Gemini analyzes the screenshot and the user's goal to generate a step-by-step action plan. The plan is converted into a structured action schema for execution.

3. Action Execution

The agent executes actions using a lightweight Local Helper service deployed on the target machine that securely performs OS-level:

Mouse clicks
Keyboard inputs
Navigation

4. Verification

After each action, the agent verifies whether the expected interface state has been achieved.

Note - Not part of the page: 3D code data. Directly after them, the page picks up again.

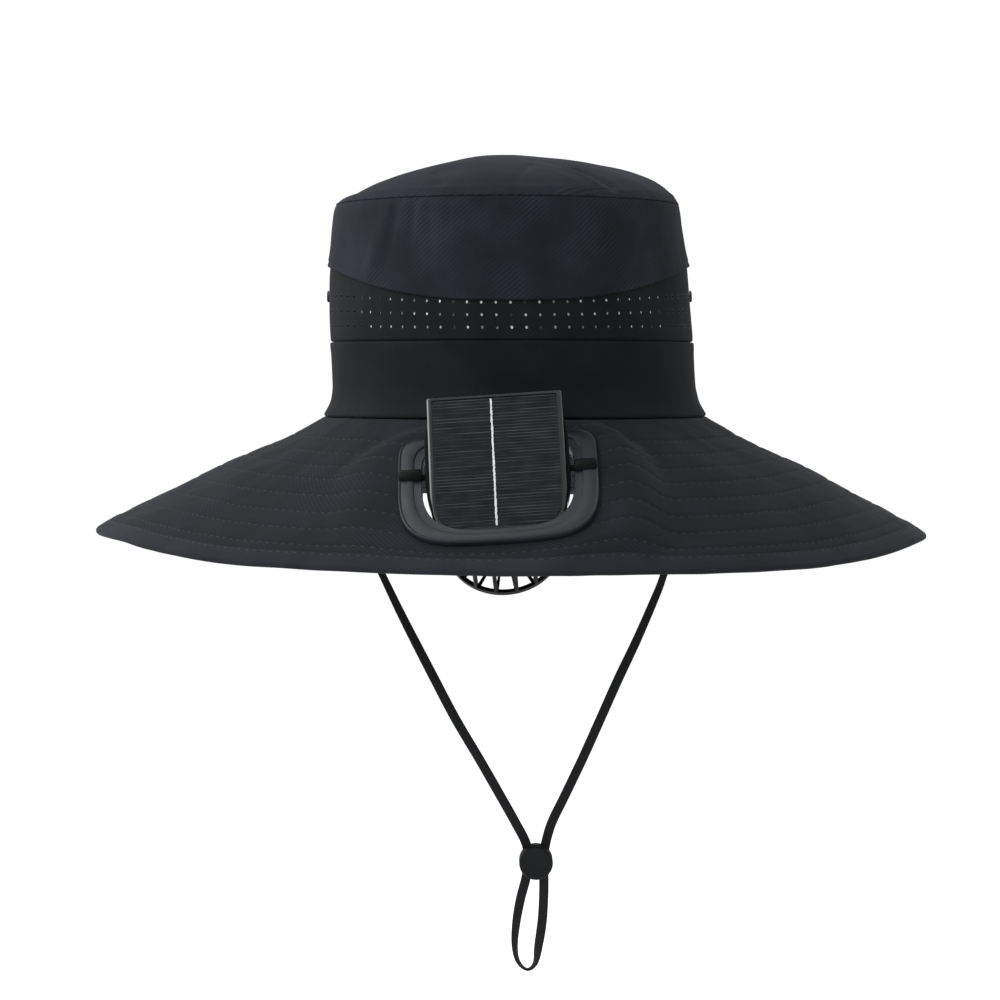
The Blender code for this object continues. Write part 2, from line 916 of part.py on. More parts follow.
def make_fan_motor(material):
    profile = (
        (0.0, motor_top),
        (motor_radius, motor_top),
        (motor_radius, motor_top - motor_length),
        (shaft_radius, motor_top - motor_length),
        (shaft_radius, motor_top - motor_length - shaft_length),
        (0.0, motor_top - motor_length - shaft_length),
    )
    return turned_solid("fan_motor", profile, motor_steps, material, drum_frame)


def make_fan_rotor(material):
    bore = shaft_radius + gap
    bore_end = motor_top - motor_length - shaft_length - gap
    end = min(rotor_top - rotor_hub_length, bore_end - gap)
    profile = (
        (0.0, bore_end),
        (bore, bore_end),
        (bore, rotor_top),
        (rotor_hub_radius, rotor_top),
        (rotor_hub_radius, end + 0.1 * rotor_hub_length),
        (0.9 * rotor_hub_radius, end),
        (0.0, end),
    )
    rotor = turned_solid("fan_rotor", profile, rotor_steps, material, drum_frame)
    tip = drum_radius - housing_wall - tip_clearance
    root = rotor_hub_radius - blade_thickness
    middle = (rotor_top + end) / 2.0
    points = []
    faces = []
    for blade in range(blade_count):
        around = Matrix.Rotation(2.0 * math.pi * blade / blade_count, 4, "Z")
        stations = ((root, 1.10, 0.72), (0.55 * (root + tip), 0.95, 0.95), (tip, 0.75, 0.92))
        start = len(points)
        for reach, turn, width in stations:
            lean = Matrix.Rotation(blade_pitch * turn, 4, "X")
            half = width * blade_width / 2.0
            thick = blade_thickness / 2.0
            for across, up in ((-half, -thick), (half, -thick), (half, thick), (-half, thick)):
                corner = lean @ Vector((0.0, across, up))
                corner.x = math.sqrt(max(reach * reach - corner.y * corner.y, 0.0))
                points.append(around @ (corner + Vector((0.0, 0.0, middle))))
        for row in range(2):
            low = start + 4 * row
            for side in range(4):
                after = (side + 1) % 4
                faces.append((low + side, low + after, low + 4 + after, low + 4 + side))
        faces.append((start, start + 1, start + 2, start + 3))
        faces.append((start + 8, start + 9, start + 10, start + 11))
    combine(rotor, add_object("blades", points, faces, material, drum_frame), "UNION")
    return rotor


panel_back = tray_front + gap
panel_front = panel_back + panel_thickness


def panel_outline(inset, level):
    return outline(
        panel_half_width - inset,
        panel_up - inset,
        panel_down - inset,
        panel_corner_up,
        panel_corner_down,
        level,
    )


def make_solar_panel(material):
    border = panel_bevel + panel_border
    layers = (
        (0.0, panel_back),
        (0.0, panel_front - panel_bevel),
        (panel_bevel, panel_front),
        (border, panel_front),
        (border, panel_front - cell_recess),
    )
    loops = [panel_outline(inset, level) for inset, level in layers]
    return capped_solid("solar_panel", loops, material, module_frame)


def make_solar_cell(material):
    inset = panel_bevel + panel_border + gap
    foot = panel_front - cell_recess + gap
    loops = [panel_outline(inset, foot), panel_outline(inset, foot + cell_thickness)]
    return capped_solid("solar_cell", loops, material, module_frame)


# Chin strap


def smooth_route(rows, place):
    """Catmull-Rom point through the rows of a table, place counting rows."""
    row = min(int(place), len(rows) - 2)
    share = place - row
    before, low = rows[max(row - 1, 0)], rows[row]
    high, after = rows[row + 1], rows[min(row + 2, len(rows) - 1)]
    result = []
    for a, b, c, d in zip(before, low, high, after):
        curve = (2.0 * a - 5.0 * b + 4.0 * c - d) * share**2 + (3.0 * b - a - 3.0 * c + d) * share**3
        result.append(0.5 * (2.0 * b + (c - a) * share + curve))
    return result


def make_chin_strap(material):
    stations = 3 * (len(strap_route) - 1) // 2
    half_width = strap_width / 2.0
    half_thick = strap_thickness / 2.0
    loops = []
    for station in range(stations + 1):
        place = station / 1.5
        x, z, turn = smooth_route(strap_route, place)
        ahead = smooth_route(strap_route, min(place + 0.05, len(strap_route) - 1))
        behind = smooth_route(strap_route, max(place - 0.05, 0.0))
        along = Vector((ahead[0] - behind[0], 0.0, ahead[1] - behind[1])).normalized()
        side = along.cross(Vector((0.0, 1.0, 0.0)))
        wide = math.cos(math.radians(turn)) * Vector((0.0, 1.0, 0.0)) + math.sin(math.radians(turn)) * side
        thick = along.cross(wide)
        centre = Vector((x, 0.0, z))
        corners = ((-1, -1), (1, -1), (1, 1), (-1, 1))
        loops.append([centre + a * half_width * wide + b * half_thick * thick for a, b in corners])
    return capped_solid("chin_strap", loops, material)


# Stopper, whose axis runs front to back, its Z pointing to the front

stopper_frame = Matrix.Translation((stopper_x, 0.0, stopper_z)) @ Matrix.Rotation(math.pi / 2.0, 4, "X")
body_front = stopper_depth / 2.0
stem_hole_floor = slot_half_depth + 2.0 * gap


def make_strap_stopper(material):
    edge = 0.0008
    profile = (
        (0.0, -body_front),
        (stopper_radius - edge, -body_front),
        (stopper_radius, edge - body_front),
        (stopper_radius, body_front - edge / 2.0),
        (stopper_radius - edge / 2.0, body_front),
        (button_stem_radius + gap, body_front),
        (button_stem_radius + gap, stem_hole_floor),
        (0.0, stem_hole_floor),
    )
    body = turned_solid("strap_stopper", profile, stopper_steps, material, stopper_frame)
    loops = []
    for level in (-slot_half_depth, slot_half_depth):
        across, along = slot_half_width, 2.0 * stopper_radius
        corners = ((-across, -along), (across, -along), (across, along), (-across, along))
        loops.append([Vector((x, y, level)) for x, y in corners])
    combine(body, capped_solid("strap_slot", loops, material, stopper_frame), "DIFFERENCE")
    return body


def make_stopper_button(material):
    edge = 0.0007
    seat = body_front + button_travel + gap
    foot = stem_hole_floor + gap + button_travel
    profile = (
        (0.0, foot),
        (button_stem_radius, foot),
        (button_stem_radius, seat),
        (button_radius, seat),
        (button_radius, seat + button_cap - edge),
        (button_radius - edge, seat + button_cap),
        (0.0, seat + button_cap),
    )
    return turned_solid("stopper_button", profile, stopper_steps, material, stopper_frame)


def main():
    cloth = make_material("hat cloth", (0.034, 0.037, 0.045), 0.85)
    dark_cloth = make_material("vent cloth", (0.016, 0.017, 0.021), 0.85)
    brim_fabric = make_material("brim cloth", (0.032, 0.034, 0.040), 0.88)
    ring_plastic = make_material("grey plastic", (0.068, 0.078, 0.098), 0.42)
    black_plastic = make_material("black plastic", (0.012, 0.013, 0.015), 0.45)
    metal = make_material("motor steel", (0.55, 0.55, 0.56), 0.35, 1.0)
    resin = make_material("panel resin", (0.030, 0.032, 0.036), 0.22)
    silicon = make_material("solar cell", (0.024, 0.026, 0.034), 0.25)
    webbing = make_material("strap webbing", (0.012, 0.013, 0.015), 0.8)

    make_crown_top(cloth)
    make_crown_side(cloth)
    make_vent_band(dark_cloth)
    make_crown_base(dark_cloth)
    make_eyelet("side_eyelet_left", -1, black_plastic)
    make_eyelet("side_eyelet_right", 1, black_plastic)
    brim = make_brim(brim_fabric)
    cut_ring_hole(brim, brim_fabric)
    make_brim_hem(brim_fabric)
    make_fan_ring(ring_plastic)
    make_ring_clamp(ring_plastic)
    make_fan_housing(black_plastic)
    make_fan_grille(black_plastic)
    make_fan_motor(metal)
    make_fan_rotor(black_plastic)
    make_solar_panel(resin)
    make_solar_cell(silicon)
    make_chin_strap(webbing)
    make_strap_stopper(black_plastic)
    make_stopper_button(black_plastic)


main()
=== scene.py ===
# Solar fan sun hat: cloth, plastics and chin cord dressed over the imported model.

import math
import bmesh
import bpy
from mathutils import Matrix, Vector, noise


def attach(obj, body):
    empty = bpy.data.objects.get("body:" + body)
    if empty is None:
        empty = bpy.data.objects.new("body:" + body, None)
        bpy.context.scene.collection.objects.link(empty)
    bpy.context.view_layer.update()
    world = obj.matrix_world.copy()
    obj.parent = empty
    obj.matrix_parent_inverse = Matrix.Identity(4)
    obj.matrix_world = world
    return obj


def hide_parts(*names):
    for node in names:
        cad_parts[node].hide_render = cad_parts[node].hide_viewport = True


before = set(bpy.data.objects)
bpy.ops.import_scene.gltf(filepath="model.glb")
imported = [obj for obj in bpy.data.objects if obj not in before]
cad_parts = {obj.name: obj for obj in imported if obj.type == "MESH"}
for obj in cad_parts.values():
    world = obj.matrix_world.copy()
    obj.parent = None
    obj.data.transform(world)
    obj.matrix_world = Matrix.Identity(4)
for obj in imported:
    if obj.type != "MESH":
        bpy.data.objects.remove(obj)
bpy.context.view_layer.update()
print("frame loaded")


# Camera at the photograph's height, looking straight at the front

camera = {
    "place": (-0.0052, -1.5, 0.020),
    "aim": (-0.0052, 0.0, -0.0399),
    "lensMm": 114.48,
}


def makeCamera():
    data = bpy.data.cameras.new("studioCamera")
    data.lens = camera["lensMm"]
    data.sensor_width = 36.0
    data.clip_end = 30.0
    made = bpy.data.objects.new("studioCamera", data)
    bpy.context.scene.collection.objects.link(made)
    made.location = camera["place"]
    look = Vector(camera["aim"]) - Vector(camera["place"])
    made.rotation_euler = look.to_track_quat("-Z", "Y").to_euler()
    bpy.context.scene.camera = made


makeCamera()


# Colours and nodes


def linear(hexColour):
    parts = [int(hexColour[start : start + 2], 16) / 255.0 for start in (1, 3, 5)]
    return tuple(p / 12.92 if p <= 0.04045 else ((p + 0.055) / 1.055) ** 2.4 for p in parts) + (1.0,)


def addNode(tree, kind, inputs=None, **settings):
    node = tree.nodes.new(kind)
    for key, value in settings.items():
        setattr(node, key, value)
    for key, value in (inputs or {}).items():
        if isinstance(value, bpy.types.NodeSocket):
            tree.links.new(value, node.inputs[key])
        else:
            node.inputs[key].default_value = value
    return node


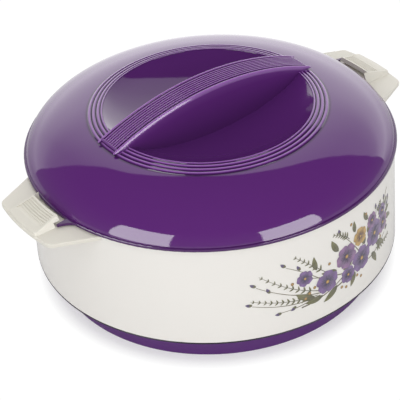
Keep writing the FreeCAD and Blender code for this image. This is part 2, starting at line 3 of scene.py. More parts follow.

If the goal is not completed, the system continues the reasoning loop until the task is finished.

Tech Stack

Domain	Technologies	Purpose
Frontend	React, TypeScript, Vite, TailwindCSS, shadcn/ui	Dashboard UI, Real-time monitoring, Voice capture
Backend & AI	Python, FastAPI, Gemini API, YOLO, EasyOCR	Core reasoning, API Orchestration, Vision Pipeline
Execution Layer	Python, WebSockets, Tkinter	Remote device control and OS-level automation
Infrastructure	GCP (Cloud Run, GCS), Docker, Terraform	Scalable cloud hosting, IaC, and Session Storage

Cloud Infrastructure

The backend infrastructure is robustly deployed on Google Cloud Platform (GCP) using Terraform for Infrastructure as Code (IaC).

Key Components:

Google Cloud Run: Serverless hosting for the agent backend, scaling instantly.
Artifact Registry: Secure storage for our optimized Docker container images.
Cloud Build: CI/CD pipeline building and deploying new versions automatically on Git push.
Google Cloud Storage: Durable persistence for session data, screenshots, and logs.
Terraform: Automated, reproducible provisioning of all cloud resources.

Challenges we ran into

Building an autonomous UI agent pushed us to the cutting edge, presenting several unique hurdles:

Visual ambiguity: Unlike structured APIs, interfaces vary widely across applications. Detecting interactive elements reliably required extensive experimenting with segmentation and visual reasoning approaches.
Planning reliability: Ensuring the AI generates correct and safe action sequences required implementing rigorous verification mechanisms and strict structured action schemas.
Real-time responsiveness: Handling screenshots, AI reasoning, and action execution natively requires extremely low latency. We had to optimize WebSocket streams and parallelize vision inference.
Cross-device interaction: Creating a system that can control interfaces across different operating systems required building an isolated local helper service that captures screens and executes actions securely.

Accomplishments that we're proud of

We are immensely proud to have built a fully working, real-time autonomous UI navigation system.

Executed a complete perception → planning → execution → verification agent loop.
Delivered real-time voice-controlled UI navigation natively.
Built a gorgeous device management dashboard with session logging and replay for debugging agent behavior.
Successfully integrated Gemini's multimodal reasoning loop with real-world OS-level interface control.

This project demonstrates how AI agents can move beyond simple chat interfaces and begin directly operating our software environments.

What we learned

Through building Operon AI, we learned incredibly valuable lessons about designing autonomous agents:

Multimodal AI integration and crafting prompts that mix spatial and semantic data.
Agent architecture design focused on robust fail-states and continuous execution.
Cloud deployment and scaling using Google Cloud and Terraform.

Most importantly, we learned how to design systems where AI does not just generate text, but actively interacts with and manipulates digital environments.

What's next for Operon AI

We see Operon AI as the very first step toward ubiquitous autonomous digital assistants.

Future Roadmap:

More granular and accurate UI element detection logic.
Cross-application automation workflows spanning multiple completely different softwares.
Memory-based agents that actually learn and adapt to user preferences over time.
Expanded support for diverse mobile and desktop operating systems.
Collaborative multi-agent systems sharing context.

Our long-term goal is to build AI agents capable of fully operating computers and digital environments autonomously, entirely delegating the busywork of modern computing to AI.